Start Dataset extract
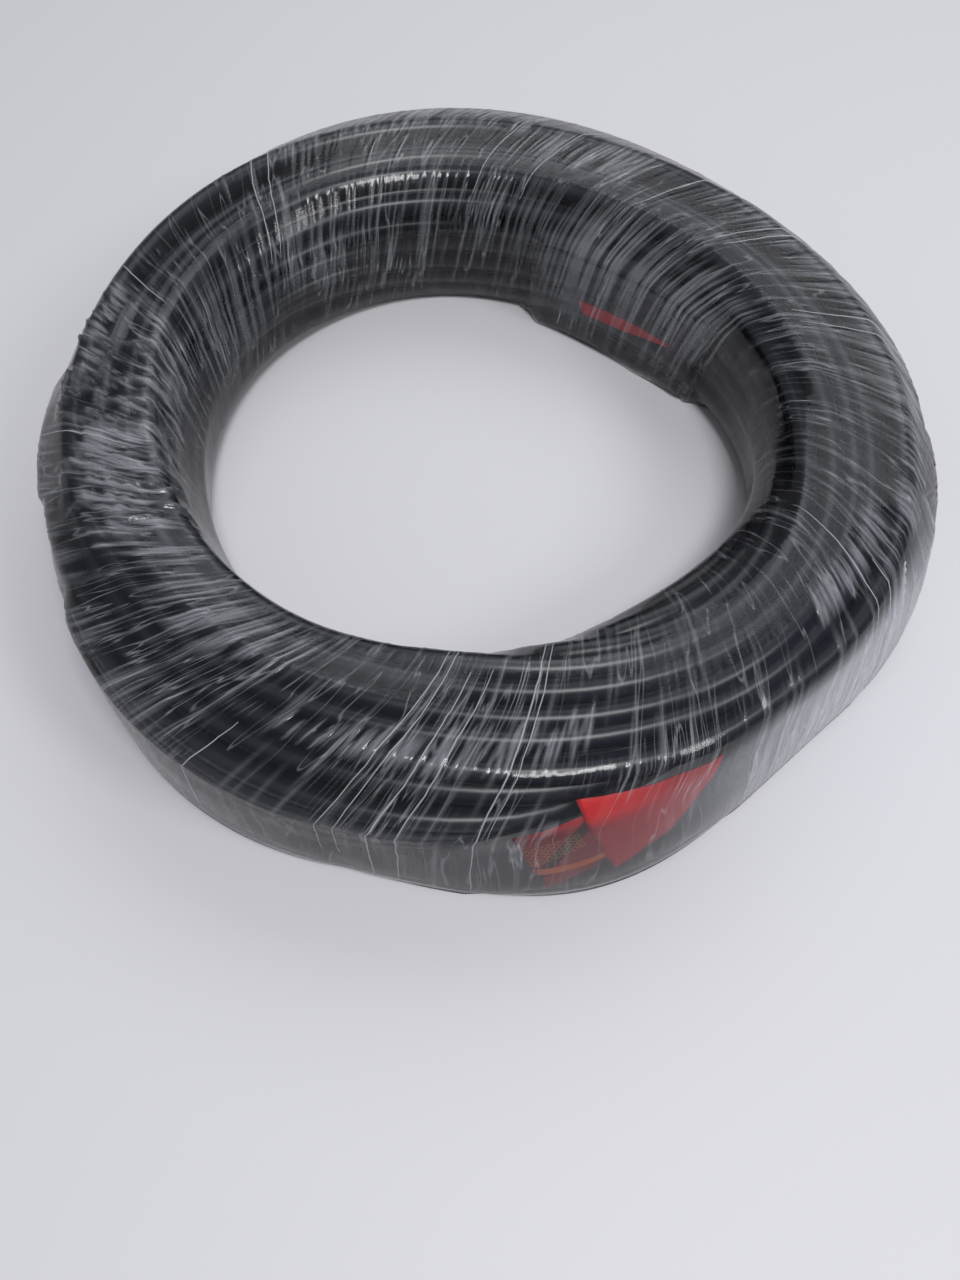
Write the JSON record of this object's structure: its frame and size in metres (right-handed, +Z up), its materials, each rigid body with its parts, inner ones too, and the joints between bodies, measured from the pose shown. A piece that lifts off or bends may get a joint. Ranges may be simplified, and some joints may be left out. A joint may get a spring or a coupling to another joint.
{
  "type": "network cable coil",
  "caption": "Coil of black network cable lying flat, wrapped through its bore in clear stretch film, with a folded red label card under the film.",
  "frame": {"origin": "middle of the bounding box on the floor under the coil", "axes": "+Z up along the bore, -Y towards the front, where the label card shows, +X to the right"},
  "size_m": [0.235, 0.2442, 0.0443],
  "materials": {
    "cable_jacket": "satin black polyethylene jacket",
    "clear_film": "clear stretch film, glossy, wrinkled",
    "red_card": "red card, printed on one side",
    "red_paper": "plain red paper"
  },
  "bodies": {
    "root": {"cable_coil": "cable_jacket", "stretch_film": "clear_film", "label_card": "red_card", "label_slip": "red_paper"}
  },
  "joints": []
}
End Dataset extract
■ The problem:
Quote the whole listing above, leaving nothing out.

■ Solution to this exercise:
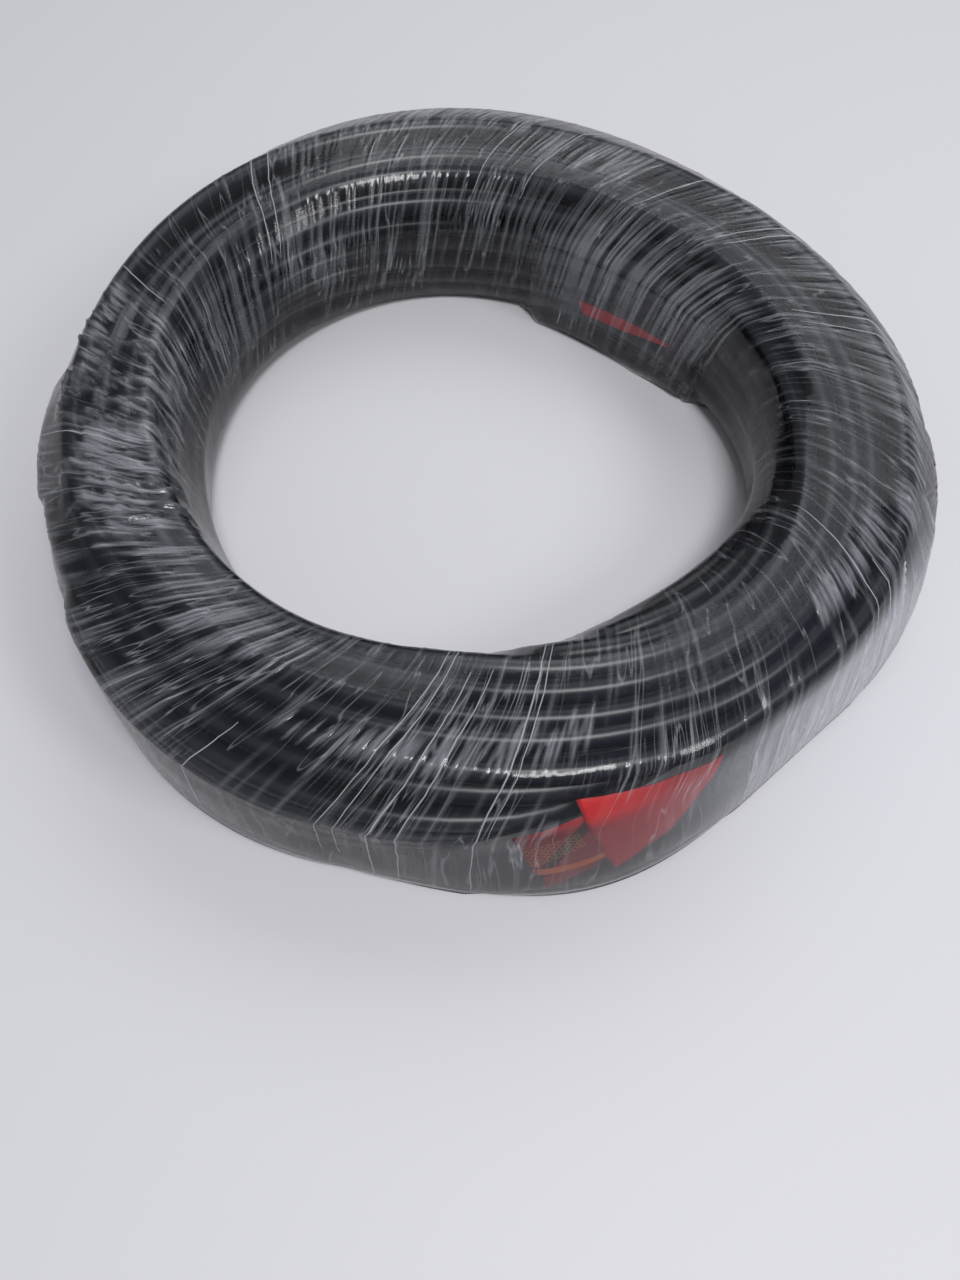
Write the JSON record of this object's structure: its frame and size in metres (right-handed, +Z up), its materials, each rigid body with its parts, inner ones too, and the joints between bodies, measured from the pose shown. A piece that lifts off or bends may get a joint. Ranges may be simplified, and some joints may be left out. A joint may get a spring or a coupling to another joint.
{
  "type": "network cable coil",
  "caption": "Coil of black network cable lying flat, wrapped through its bore in clear stretch film, with a folded red label card under the film.",
  "frame": {"origin": "middle of the bounding box on the floor under the coil", "axes": "+Z up along the bore, -Y towards the front, where the label card shows, +X to the right"},
  "size_m": [0.235, 0.2442, 0.0443],
  "materials": {
    "cable_jacket": "satin black polyethylene jacket",
    "clear_film": "clear stretch film, glossy, wrinkled",
    "red_card": "red card, printed on one side",
    "red_paper": "plain red paper"
  },
  "bodies": {
    "root": {"cable_coil": "cable_jacket", "stretch_film": "clear_film", "label_card": "red_card", "label_slip": "red_paper"}
  },
  "joints": []
}